Entries provided:
━━━━━━━━━━
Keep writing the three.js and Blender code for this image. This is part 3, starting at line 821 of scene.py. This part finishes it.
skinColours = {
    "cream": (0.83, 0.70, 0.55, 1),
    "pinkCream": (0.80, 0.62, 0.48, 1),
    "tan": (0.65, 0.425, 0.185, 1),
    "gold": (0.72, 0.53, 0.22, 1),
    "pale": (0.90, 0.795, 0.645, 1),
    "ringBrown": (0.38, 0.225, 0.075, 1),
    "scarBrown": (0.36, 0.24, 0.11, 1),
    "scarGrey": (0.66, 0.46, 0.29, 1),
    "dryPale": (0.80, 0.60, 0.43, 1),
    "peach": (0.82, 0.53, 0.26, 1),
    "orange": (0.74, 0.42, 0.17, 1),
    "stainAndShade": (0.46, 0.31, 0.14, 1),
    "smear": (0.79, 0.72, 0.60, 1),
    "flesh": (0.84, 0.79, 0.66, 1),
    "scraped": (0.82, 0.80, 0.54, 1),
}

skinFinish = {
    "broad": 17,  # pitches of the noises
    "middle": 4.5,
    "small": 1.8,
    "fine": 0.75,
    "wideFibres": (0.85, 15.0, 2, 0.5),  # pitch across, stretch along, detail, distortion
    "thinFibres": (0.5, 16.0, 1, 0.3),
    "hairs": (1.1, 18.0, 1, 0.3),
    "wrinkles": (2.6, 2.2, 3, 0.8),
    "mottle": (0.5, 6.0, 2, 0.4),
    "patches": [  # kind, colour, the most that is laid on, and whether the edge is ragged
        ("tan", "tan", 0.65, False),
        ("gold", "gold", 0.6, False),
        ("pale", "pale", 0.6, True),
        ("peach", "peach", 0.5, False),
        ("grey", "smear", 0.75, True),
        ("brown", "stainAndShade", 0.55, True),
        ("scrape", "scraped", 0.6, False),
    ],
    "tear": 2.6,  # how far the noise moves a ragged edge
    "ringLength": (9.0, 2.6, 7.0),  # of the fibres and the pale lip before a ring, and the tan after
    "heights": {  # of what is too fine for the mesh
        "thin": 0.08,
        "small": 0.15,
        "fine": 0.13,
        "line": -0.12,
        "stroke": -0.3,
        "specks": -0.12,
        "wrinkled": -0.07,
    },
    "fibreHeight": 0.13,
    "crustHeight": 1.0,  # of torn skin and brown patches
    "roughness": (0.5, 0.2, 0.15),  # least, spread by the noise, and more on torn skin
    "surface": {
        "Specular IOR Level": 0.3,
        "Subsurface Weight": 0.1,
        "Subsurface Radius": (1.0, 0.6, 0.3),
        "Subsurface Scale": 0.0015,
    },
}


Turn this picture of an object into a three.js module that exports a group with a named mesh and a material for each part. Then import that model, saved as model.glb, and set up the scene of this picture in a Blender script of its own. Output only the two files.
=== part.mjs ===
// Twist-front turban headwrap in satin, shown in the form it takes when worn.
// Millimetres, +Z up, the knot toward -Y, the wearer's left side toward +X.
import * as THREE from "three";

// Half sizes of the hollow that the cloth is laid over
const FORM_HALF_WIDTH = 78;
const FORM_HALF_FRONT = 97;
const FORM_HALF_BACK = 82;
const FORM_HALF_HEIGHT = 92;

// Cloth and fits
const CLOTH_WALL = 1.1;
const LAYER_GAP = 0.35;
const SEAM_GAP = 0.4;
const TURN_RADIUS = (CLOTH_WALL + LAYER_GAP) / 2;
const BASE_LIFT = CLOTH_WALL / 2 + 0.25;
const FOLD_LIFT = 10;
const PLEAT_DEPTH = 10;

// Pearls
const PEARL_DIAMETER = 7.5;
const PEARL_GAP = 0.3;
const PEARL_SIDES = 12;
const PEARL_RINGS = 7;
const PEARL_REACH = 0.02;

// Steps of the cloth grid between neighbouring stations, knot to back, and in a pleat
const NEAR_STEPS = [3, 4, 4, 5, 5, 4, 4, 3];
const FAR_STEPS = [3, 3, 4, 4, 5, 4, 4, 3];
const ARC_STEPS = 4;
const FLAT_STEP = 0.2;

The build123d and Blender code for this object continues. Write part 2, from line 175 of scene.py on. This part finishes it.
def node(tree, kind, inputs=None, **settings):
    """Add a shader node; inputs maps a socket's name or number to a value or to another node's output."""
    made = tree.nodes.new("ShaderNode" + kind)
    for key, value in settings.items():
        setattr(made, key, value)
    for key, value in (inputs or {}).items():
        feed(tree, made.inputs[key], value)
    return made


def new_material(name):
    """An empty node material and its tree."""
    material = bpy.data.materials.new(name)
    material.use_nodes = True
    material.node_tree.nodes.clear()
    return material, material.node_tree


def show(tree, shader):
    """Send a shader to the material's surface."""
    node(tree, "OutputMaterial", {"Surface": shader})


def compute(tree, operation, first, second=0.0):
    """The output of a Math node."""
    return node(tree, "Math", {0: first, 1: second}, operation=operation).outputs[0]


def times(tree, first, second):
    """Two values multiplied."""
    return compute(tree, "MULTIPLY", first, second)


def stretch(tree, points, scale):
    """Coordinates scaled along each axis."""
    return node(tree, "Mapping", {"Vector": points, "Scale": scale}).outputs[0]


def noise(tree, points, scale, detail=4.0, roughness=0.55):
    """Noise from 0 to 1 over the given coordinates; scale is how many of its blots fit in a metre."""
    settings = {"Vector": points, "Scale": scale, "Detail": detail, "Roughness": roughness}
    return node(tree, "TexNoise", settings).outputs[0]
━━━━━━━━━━
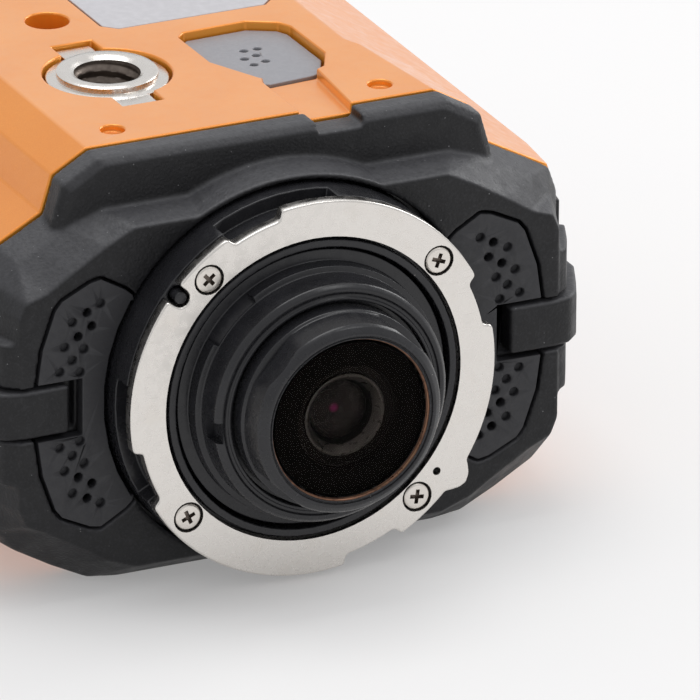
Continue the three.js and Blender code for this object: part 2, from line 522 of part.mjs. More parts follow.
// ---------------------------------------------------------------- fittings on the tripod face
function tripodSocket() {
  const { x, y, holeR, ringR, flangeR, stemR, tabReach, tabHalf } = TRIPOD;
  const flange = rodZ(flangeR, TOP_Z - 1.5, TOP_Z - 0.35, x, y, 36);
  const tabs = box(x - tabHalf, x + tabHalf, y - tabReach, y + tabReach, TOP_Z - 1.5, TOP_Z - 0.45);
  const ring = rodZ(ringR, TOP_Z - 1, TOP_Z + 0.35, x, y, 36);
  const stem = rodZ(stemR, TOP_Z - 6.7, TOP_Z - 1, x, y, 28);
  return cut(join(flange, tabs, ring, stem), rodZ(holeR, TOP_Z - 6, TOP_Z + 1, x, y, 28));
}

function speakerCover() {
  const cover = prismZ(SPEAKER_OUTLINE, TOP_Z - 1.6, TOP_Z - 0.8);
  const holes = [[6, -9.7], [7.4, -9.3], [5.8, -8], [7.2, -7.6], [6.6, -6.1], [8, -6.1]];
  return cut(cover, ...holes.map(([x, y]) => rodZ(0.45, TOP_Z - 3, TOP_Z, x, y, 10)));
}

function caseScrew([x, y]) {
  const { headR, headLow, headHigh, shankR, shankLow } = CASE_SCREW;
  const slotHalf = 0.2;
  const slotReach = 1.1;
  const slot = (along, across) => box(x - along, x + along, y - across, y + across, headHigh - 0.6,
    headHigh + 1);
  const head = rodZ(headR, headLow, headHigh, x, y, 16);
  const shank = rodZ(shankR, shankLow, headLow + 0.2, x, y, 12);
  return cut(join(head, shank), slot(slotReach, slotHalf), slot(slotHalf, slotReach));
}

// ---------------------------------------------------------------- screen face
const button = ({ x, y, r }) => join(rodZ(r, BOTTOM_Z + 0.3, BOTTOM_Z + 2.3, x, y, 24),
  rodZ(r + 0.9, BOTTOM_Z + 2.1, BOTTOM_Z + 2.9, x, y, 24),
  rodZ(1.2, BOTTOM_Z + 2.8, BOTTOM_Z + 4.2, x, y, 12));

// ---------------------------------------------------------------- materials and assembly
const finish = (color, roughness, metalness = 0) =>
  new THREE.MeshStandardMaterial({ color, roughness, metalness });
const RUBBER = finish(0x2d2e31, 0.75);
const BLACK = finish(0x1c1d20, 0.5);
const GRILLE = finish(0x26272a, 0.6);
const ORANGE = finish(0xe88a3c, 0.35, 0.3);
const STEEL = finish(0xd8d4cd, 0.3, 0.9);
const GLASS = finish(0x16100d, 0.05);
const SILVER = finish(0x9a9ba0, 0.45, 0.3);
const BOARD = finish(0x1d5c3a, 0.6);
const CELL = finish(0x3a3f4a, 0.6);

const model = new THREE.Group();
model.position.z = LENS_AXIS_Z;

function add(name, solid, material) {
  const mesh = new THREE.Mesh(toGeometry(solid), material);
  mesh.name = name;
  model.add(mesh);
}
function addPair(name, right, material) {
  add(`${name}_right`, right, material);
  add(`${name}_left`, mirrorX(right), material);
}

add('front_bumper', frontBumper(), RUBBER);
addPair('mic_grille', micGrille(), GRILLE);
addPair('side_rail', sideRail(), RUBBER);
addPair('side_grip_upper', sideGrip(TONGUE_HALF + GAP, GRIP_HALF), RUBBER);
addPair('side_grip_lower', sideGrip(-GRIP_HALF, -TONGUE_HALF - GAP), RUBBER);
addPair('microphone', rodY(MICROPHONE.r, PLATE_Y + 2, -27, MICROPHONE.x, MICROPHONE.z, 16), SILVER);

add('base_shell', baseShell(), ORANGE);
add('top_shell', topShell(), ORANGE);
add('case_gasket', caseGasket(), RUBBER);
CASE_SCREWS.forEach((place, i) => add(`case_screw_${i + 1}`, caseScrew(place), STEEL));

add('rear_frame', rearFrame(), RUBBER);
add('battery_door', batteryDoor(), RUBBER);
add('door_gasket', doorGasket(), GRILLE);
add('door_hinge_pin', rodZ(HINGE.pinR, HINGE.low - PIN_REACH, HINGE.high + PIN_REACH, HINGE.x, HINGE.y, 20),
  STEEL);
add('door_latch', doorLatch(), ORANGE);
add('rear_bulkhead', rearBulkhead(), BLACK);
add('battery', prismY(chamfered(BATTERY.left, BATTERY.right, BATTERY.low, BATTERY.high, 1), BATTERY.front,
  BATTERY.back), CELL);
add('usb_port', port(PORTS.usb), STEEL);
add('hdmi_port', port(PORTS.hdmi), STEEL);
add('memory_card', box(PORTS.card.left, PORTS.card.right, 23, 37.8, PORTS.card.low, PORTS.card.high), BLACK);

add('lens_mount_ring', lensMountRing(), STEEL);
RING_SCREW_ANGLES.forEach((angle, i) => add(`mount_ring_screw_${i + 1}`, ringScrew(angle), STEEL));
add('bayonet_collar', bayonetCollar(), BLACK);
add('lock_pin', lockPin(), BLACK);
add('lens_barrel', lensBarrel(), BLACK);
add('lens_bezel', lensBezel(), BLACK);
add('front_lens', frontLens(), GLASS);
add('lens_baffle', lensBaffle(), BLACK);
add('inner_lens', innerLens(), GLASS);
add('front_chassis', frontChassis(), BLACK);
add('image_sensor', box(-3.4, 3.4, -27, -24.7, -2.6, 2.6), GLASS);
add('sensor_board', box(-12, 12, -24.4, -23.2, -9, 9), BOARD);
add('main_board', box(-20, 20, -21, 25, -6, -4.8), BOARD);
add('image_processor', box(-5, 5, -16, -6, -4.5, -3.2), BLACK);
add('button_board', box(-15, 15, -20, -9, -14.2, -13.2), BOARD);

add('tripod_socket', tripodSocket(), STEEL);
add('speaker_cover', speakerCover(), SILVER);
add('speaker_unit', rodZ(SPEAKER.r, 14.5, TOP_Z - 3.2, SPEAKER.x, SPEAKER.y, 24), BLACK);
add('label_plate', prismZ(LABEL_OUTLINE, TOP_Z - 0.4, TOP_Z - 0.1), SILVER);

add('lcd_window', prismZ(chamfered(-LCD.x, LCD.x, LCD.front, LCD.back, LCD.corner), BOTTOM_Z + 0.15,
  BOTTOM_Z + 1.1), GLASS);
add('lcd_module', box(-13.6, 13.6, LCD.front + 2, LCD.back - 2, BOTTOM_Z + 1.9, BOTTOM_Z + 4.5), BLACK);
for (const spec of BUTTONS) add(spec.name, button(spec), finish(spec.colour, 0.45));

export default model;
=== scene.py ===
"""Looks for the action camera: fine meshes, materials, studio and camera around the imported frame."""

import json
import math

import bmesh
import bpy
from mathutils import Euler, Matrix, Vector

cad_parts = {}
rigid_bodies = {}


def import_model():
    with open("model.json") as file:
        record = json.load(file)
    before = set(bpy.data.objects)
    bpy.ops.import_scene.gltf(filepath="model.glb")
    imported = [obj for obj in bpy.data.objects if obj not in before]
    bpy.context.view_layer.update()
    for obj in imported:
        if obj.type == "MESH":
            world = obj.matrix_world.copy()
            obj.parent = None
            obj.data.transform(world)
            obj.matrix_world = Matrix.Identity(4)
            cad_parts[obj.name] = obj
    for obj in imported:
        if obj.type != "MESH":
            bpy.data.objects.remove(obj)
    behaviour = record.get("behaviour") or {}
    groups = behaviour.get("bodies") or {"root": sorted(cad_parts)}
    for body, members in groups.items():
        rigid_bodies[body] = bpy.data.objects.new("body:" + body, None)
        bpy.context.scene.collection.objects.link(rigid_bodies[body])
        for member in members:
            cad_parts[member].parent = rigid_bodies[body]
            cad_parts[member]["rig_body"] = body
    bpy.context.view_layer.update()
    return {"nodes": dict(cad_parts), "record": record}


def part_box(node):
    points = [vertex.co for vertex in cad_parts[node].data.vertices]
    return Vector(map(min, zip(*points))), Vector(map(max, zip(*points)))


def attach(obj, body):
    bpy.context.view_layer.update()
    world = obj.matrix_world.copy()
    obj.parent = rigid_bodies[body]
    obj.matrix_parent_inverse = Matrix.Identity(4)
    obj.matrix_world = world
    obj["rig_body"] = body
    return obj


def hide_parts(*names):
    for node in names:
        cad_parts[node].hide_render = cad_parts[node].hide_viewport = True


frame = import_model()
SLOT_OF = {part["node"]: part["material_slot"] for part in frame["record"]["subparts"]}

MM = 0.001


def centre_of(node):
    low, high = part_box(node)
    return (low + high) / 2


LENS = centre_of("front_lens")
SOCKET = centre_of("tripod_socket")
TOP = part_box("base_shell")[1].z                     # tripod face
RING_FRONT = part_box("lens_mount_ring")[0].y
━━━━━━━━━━
Exercise: Your task is to print the lines from the one containing "LCD.back, LCD.corner), BOTTOM_Z" through the one containing "before = set(bpy.data.objects)", exactly and with nothing added.

Final answer:
add('lcd_window', prismZ(chamfered(-LCD.x, LCD.x, LCD.front, LCD.back, LCD.corner), BOTTOM_Z + 0.15,
  BOTTOM_Z + 1.1), GLASS);
add('lcd_module', box(-13.6, 13.6, LCD.front + 2, LCD.back - 2, BOTTOM_Z + 1.9, BOTTOM_Z + 4.5), BLACK);
for (const spec of BUTTONS) add(spec.name, button(spec), finish(spec.colour, 0.45));

export default model;
=== scene.py ===
"""Looks for the action camera: fine meshes, materials, studio and camera around the imported frame."""

import json
import math

import bmesh
import bpy
from mathutils import Euler, Matrix, Vector

cad_parts = {}
rigid_bodies = {}


def import_model():
    with open("model.json") as file:
        record = json.load(file)
    before = set(bpy.data.objects)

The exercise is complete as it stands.